[Raw records]
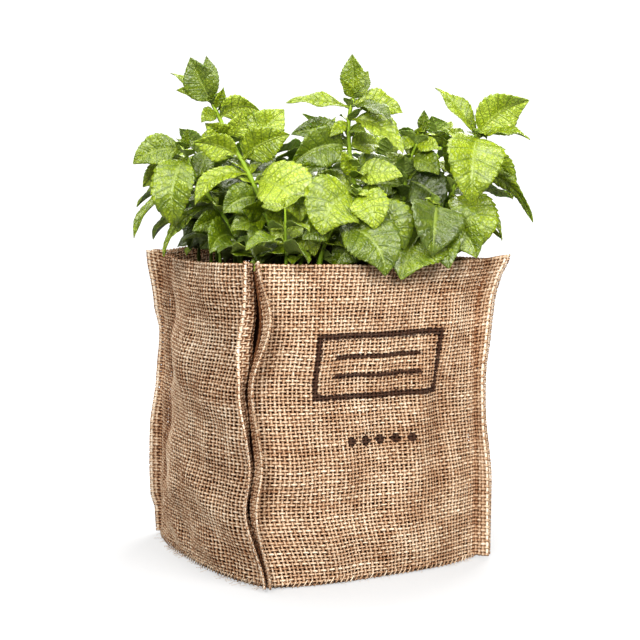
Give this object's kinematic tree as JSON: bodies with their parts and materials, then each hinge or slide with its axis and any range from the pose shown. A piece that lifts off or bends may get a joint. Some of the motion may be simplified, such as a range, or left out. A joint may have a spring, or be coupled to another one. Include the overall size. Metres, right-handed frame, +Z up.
{
  "type": "potted mint plant",
  "caption": "Bushy mint with toothed, wrinkled leaves in opposite pairs, growing in a square, open-topped bag of woven hessian with outward corner seams.",
  "frame": {"origin": "middle of the bag's base, on the surface that the bag stands on", "axes": "+Z up, the front panel faces -Y and the left panel faces -X"},
  "size_m": [0.2325, 0.2038, 0.2948],
  "materials": {
    "hessian": "coarse open weave",
    "liner": "satin film",
    "compost": "rough",
    "mint": "satin"
  },
  "bodies": {
    "root": {"bag_front_panel": "hessian", "bag_right_panel": "hessian", "bag_back_panel": "hessian", "bag_left_panel": "hessian", "bag_base_panel": "hessian", "liner": "liner", "compost": "compost", "mint_stem_left_tall": "mint", "mint_stem_left_low": "mint", "mint_stem_middle_tall": "mint", "mint_stem_front_low": "mint", "mint_stem_front_middle": "mint", "mint_stem_right_shoot": "mint", "mint_stem_right_tall": "mint", "mint_stem_front_right": "mint", "mint_stem_left_edge": "mint", "mint_stem_back_left": "mint", "mint_stem_back_middle": "mint", "mint_stem_back_right": "mint", "mint_stem_right_edge": "mint", "mint_stem_far_right": "mint", "mint_stem_far_corner": "mint", "mint_stem_far_middle": "mint", "mint_stem_far_left": "mint"}
  },
  "joints": []
}
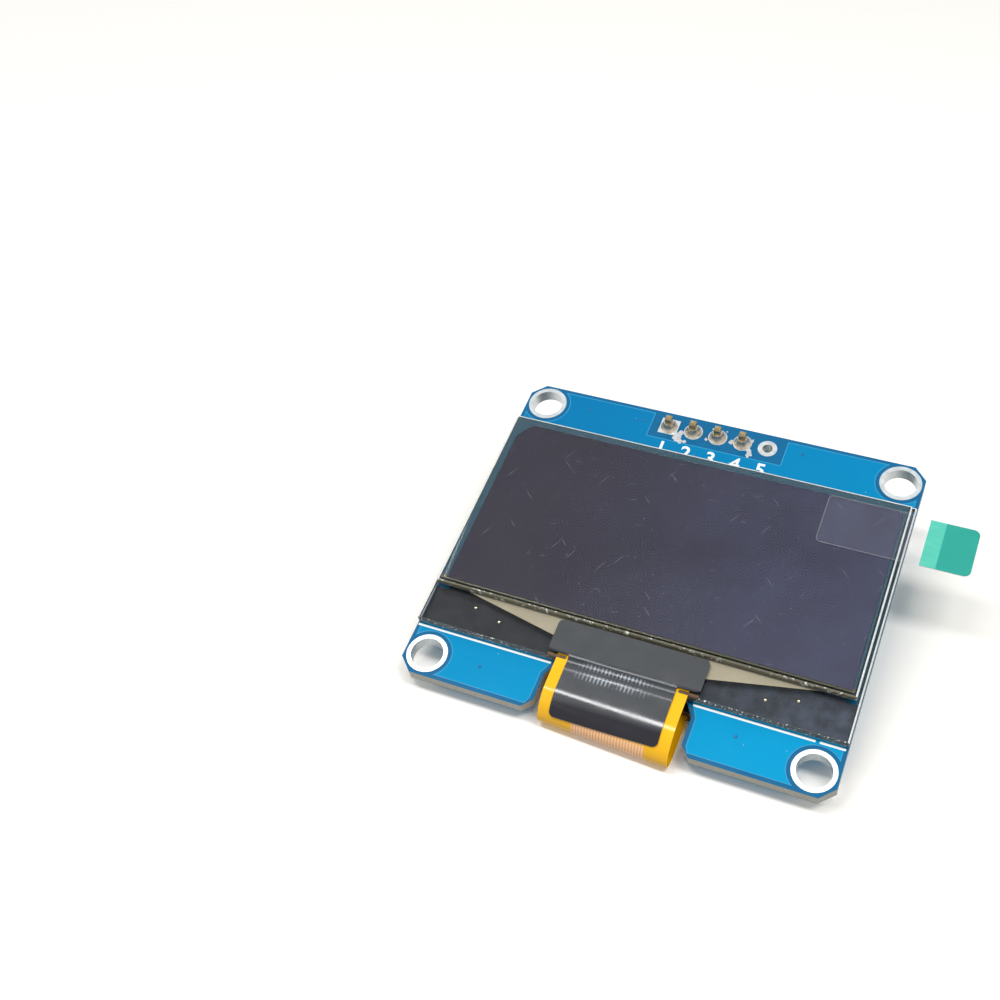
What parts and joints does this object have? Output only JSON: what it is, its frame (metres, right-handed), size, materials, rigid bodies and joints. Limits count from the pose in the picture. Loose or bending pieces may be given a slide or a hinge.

→ Set task: Determine how many lines of the data contain the word "joints", and reply with that number only.

→ Answer for the task: 2